I'm having trouble understanding how one can borrow money without paying interest? The only time I've done this is when I borrowed from my parents - and even then, I wanted to pay interest but they wouldn't let me.

If you pay someone far more than the asking price for a house, and pay over time, isn't that essentially the same as paying interest, but with a different name?

It seems to me (and please understand that this is coming from the perspective of knowing NOTHIING about your laws, just going by what you've written), that the only way for you to buy a house would be to pay for it outright.

Do you mind if I ask another dumb question? I'm curious about this - and please understand that I do not intend any criticism or judgement. If you are forbidden from earning interest, that sounds to me like you do not invest in a savings account, a money market certificate, things like that. But what about dividends? Can you invest in the stock market, since money earned is in the form of dividends instead of interest?

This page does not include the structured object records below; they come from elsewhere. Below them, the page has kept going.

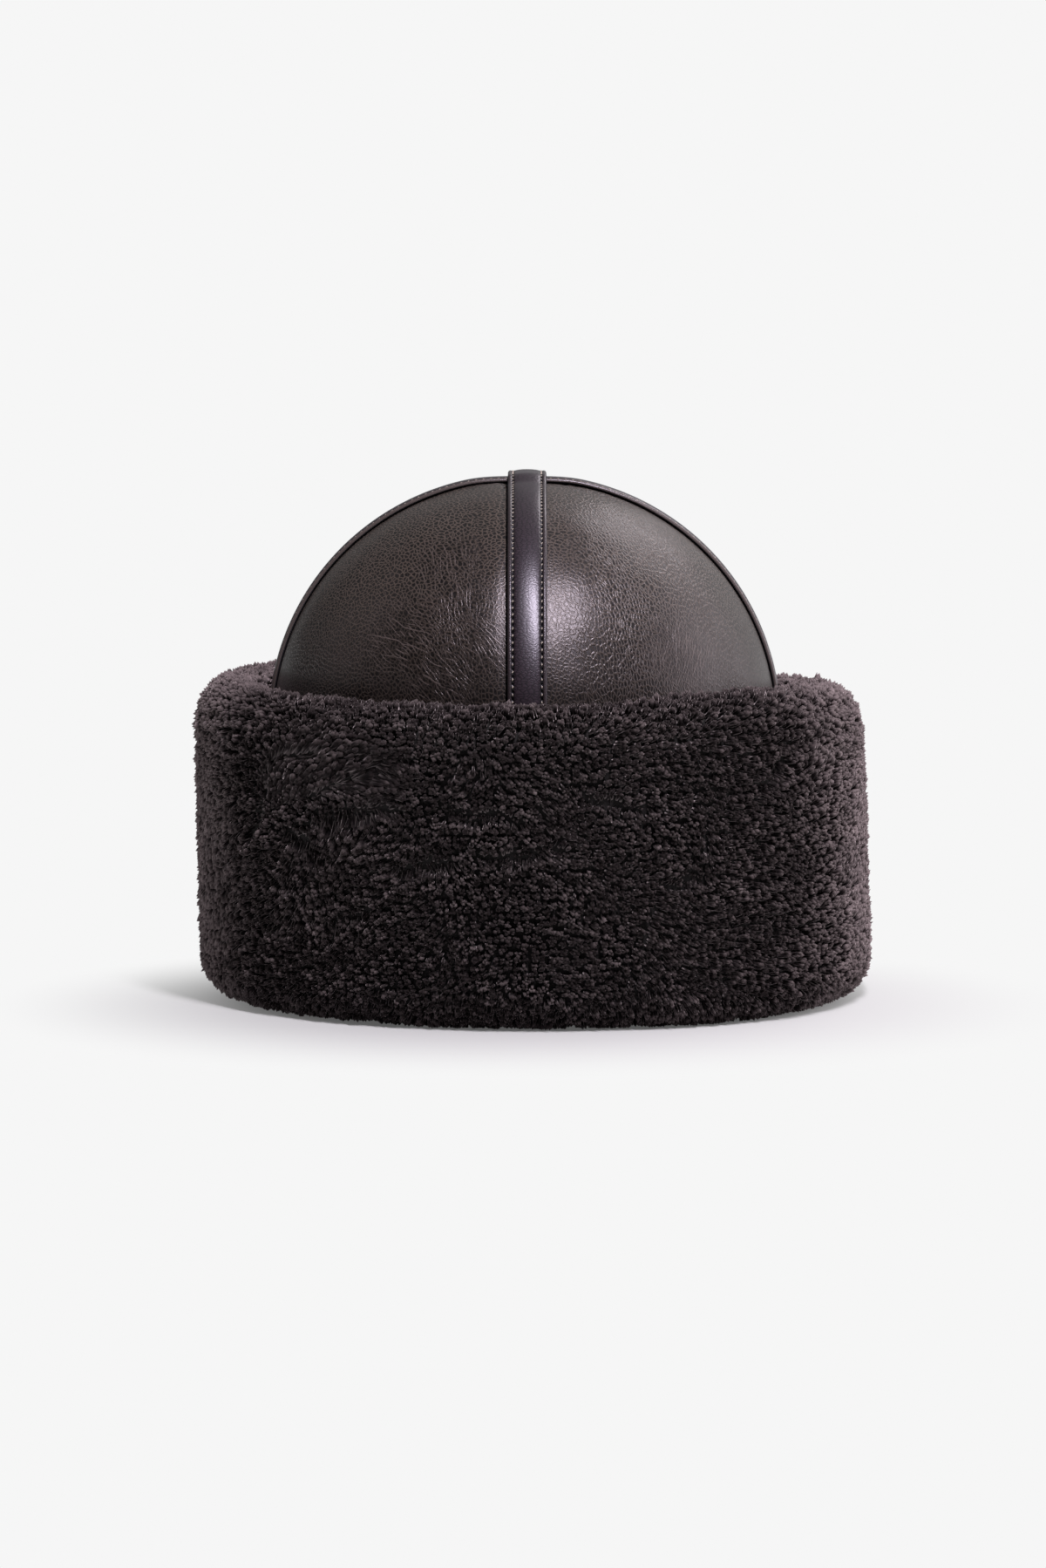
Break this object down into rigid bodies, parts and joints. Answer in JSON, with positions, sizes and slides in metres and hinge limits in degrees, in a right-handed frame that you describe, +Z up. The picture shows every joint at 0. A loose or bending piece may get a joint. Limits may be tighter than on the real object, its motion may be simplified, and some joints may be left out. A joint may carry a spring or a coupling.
{
  "type": "shearling hat",
  "caption": "Domed hat of hide panels with stitched leather strips over the seams and a deep turned-up fleece cuff.",
  "frame": {"origin": "middle of the footprint on the surface that the hat stands on, at the bottom of the cuff's fold", "axes": "+Z up through the crown's top, -Y out of the front of the hat, +X towards the right of someone who faces the front"},
  "size_m": [0.2486, 0.2658, 0.1896],
  "materials": {
    "crown_leather": "satin",
    "strip_leather": "semi-gloss",
    "fleece": "deep woolly pile"
  },
  "bodies": {
    "root": {"crown_panel_front_left": "crown_leather", "crown_panel_front_right": "crown_leather", "crown_panel_back_left": "crown_leather", "crown_panel_back_right": "crown_leather", "seam_strip_side_to_side": "strip_leather", "seam_strip_front_to_back": "strip_leather", "cuff": "fleece"}
  },
  "joints": []
}
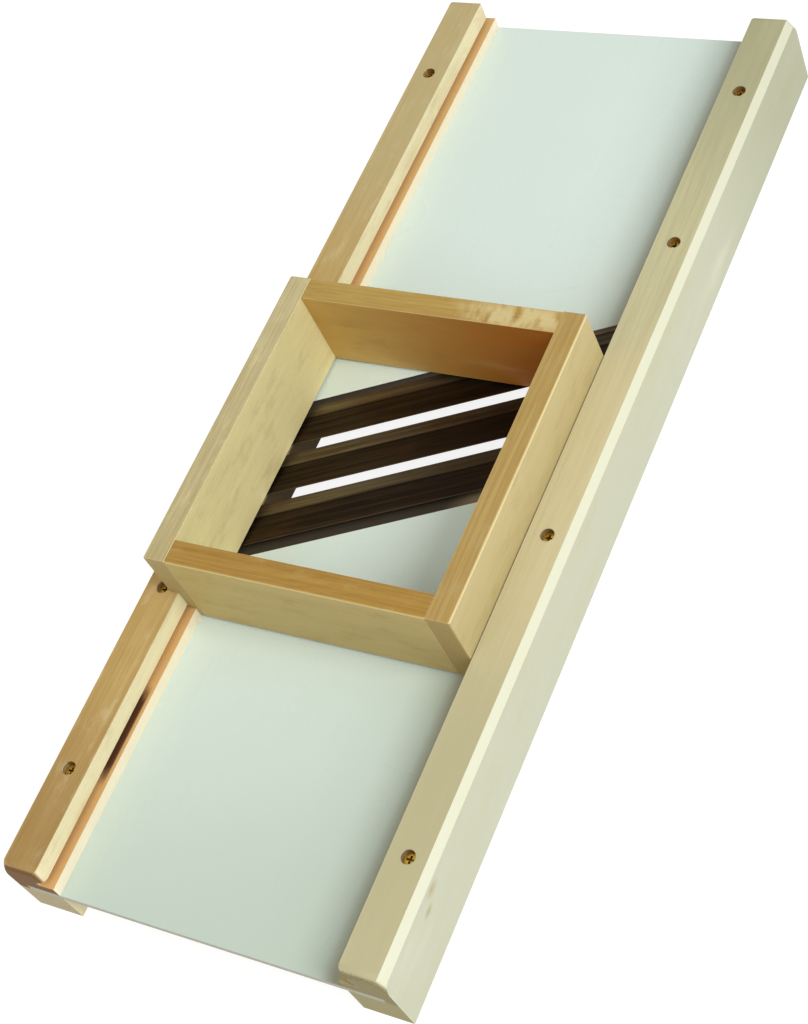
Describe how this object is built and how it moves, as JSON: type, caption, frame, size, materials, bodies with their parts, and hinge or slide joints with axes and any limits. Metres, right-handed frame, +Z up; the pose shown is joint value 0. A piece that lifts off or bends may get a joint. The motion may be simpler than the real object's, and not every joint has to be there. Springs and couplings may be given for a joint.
{
  "type": "mandoline slicer",
  "caption": "Wooden cabbage slicer: two grooved rails hold white plates and oblique steel blades, and a bottomless box slides along the rails to push food over the edges.",
  "frame": {"origin": "bottom centre of the bounding box, on the surface that the rails stand on", "axes": "+X across to the right rail, +Y along the rails to the far end, +Z up; millimetres in the source, metres in the row"},
  "size_m": [0.2246, 0.6, 0.0824],
  "materials": {
    "rail_wood": "planed light beech, unvarnished",
    "box_wood": "planed light beech, unvarnished",
    "packer_wood": "sawn hardwood",
    "plate_laminate": "white laminate on brown hardboard, satin",
    "blade_steel": "ground blade steel with streaks along the blade",
    "screw_brass": "yellow passivated wood screw"
  },
  "bodies": {
    "root": {"left_rail": "rail_wood", "right_rail": "rail_wood", "near_plate": "plate_laminate", "far_plate": "plate_laminate", "upper_blade": "blade_steel", "upper_blade_left_packer": "packer_wood", "upper_blade_right_packer": "packer_wood", "middle_blade": "blade_steel", "middle_blade_left_packer": "packer_wood", "middle_blade_right_packer": "packer_wood", "lower_blade": "blade_steel", "lower_blade_left_packer": "packer_wood", "lower_blade_right_packer": "packer_wood", "left_rail_screw_1": "screw_brass", "left_rail_screw_2": "screw_brass", "left_rail_screw_3": "screw_brass", "left_rail_screw_4": "screw_brass", "right_rail_screw_1": "screw_brass", "right_rail_screw_2": "screw_brass", "right_rail_screw_3": "screw_brass", "right_rail_screw_4": "screw_brass"},
    "box": {"box_left_wall": "box_wood", "box_right_wall": "box_wood", "box_near_wall": "box_wood", "box_far_wall": "box_wood"}
  },
  "joints": [
    {"name": "box_slide", "type": "slide", "parent": "root", "child": "box", "axis": [0, 1, 0], "range_m": [-0.165, 0.245]}
  ]
}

And if dividends are not OK either, what about selling a house for more than you paid for it? Let's say you bought a house 20 years ago (for cash), and it has doubled in value. Isn't that the same as an investment?

Back to your original question - I doubt too many buyers would be willing to accept the risk, even if you were offering a lot more than the house was worth, but there may be some out there. I think you would have a hard time finding someone willing to a) assume the risk; b) accept delayed payment; and c) have a house that you are willing to buy. But I also have seen some pretty amazing things, so I would rule it out completely!

Best wishes to you in finding something that works for yuo!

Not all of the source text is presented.